Genethon emphasizes its decisive role in the first gene therapy for a neuromuscular diseas
On May 24, the Food and Drug Administration approved Zolgensma®, a gene therapy drug for the treatment of spinal muscular atrophy developed by AveXis (Novartis).
Genethon, the AFM-Telethon laboratory, played a decisive role in the design of both the product and the route of administration of this first gene therapy for a neuromuscular disease, thanks to the pioneering work lead by Martine Barkats and her team. In fact, the French researcher demonstrated that a recombinant AAV9 vector made it possible to cross the blood-brain barrier and thus reaching motor neurons, whose dysfunction is responsible for spinal muscular atrophy, and that such a vector carrying the smn1 gene extended the life span of mouse models of spinal muscular atrophy. These discoveries had been the subject of patents filed as early as 2007 and scientific publications in 2009 in Molecular Therapy, and in 2011 in Human Gene Therapy. In 2018, Genethon granted AveXis a license to patents in the U.S., Europe and Japan, for the AAV9 SMN product and in vivo gene therapy delivery of AAV9 vector into the CNS using intrathecal or intravenous routes of administration for the treatment of SMA.
After having played a pioneering role in the deciphering of the human genome (first maps published between 1992 and 1996), Genethon confirms, once again, its essential role in research and development of gene therapy treatments for rare diseases in the world. Eight gene therapy products, resulting from Genethon’s research or developed in collaboration with partners, are currently in clinical trials in Europe and the United States for myotubular myopathy, immune deficiencies, blood diseases or vision diseases….

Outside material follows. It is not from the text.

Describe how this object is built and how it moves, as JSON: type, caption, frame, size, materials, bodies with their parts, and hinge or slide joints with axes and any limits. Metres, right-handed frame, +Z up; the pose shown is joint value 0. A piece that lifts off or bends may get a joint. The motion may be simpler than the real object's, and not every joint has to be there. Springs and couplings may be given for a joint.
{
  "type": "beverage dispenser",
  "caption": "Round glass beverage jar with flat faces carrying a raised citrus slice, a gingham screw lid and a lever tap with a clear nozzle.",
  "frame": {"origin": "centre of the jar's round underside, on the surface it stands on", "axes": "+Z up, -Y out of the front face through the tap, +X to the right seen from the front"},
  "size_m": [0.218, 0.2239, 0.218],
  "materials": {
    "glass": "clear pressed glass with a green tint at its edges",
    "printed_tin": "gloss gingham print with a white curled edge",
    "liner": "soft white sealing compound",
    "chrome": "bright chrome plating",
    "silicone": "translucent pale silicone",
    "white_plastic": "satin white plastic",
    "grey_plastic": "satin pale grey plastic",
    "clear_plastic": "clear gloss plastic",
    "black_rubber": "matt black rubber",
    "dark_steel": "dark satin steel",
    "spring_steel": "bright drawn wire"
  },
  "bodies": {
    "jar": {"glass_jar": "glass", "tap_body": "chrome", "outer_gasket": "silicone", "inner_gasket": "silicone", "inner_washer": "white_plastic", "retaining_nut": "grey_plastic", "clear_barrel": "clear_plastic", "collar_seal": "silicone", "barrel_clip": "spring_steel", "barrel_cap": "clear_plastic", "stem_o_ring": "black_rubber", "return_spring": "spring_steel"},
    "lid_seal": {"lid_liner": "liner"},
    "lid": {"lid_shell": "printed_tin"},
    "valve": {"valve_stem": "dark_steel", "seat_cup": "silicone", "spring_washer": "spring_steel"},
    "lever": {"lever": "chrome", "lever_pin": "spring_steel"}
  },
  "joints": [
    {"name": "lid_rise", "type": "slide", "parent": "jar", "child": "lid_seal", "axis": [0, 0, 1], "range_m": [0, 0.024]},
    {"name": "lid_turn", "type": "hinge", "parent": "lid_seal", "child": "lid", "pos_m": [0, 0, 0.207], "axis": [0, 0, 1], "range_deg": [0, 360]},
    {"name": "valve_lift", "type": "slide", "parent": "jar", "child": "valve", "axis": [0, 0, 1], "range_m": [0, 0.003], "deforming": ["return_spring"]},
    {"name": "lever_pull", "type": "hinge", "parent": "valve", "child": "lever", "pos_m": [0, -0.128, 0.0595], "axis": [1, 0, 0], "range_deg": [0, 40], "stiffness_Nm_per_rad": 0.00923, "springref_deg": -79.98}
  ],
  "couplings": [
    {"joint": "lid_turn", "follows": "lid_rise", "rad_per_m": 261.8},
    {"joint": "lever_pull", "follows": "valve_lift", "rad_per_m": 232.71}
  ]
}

“The approval of this first gene therapy for spinal muscular atrophy represents a major breakthrough for patients and their families. We are very pleased and proud to have made a decisive scientific contribution to the development of this treatment, thanks to the determined commitment of AFM-Telethon, donors and our researchers. This further, demonstrates Genethon’s capability to develop effective first-in- class treatments and the excellence of our translational research driven by the commitment to treat patients living with rare diseases” says Frederic Revah, CEO of Genethon.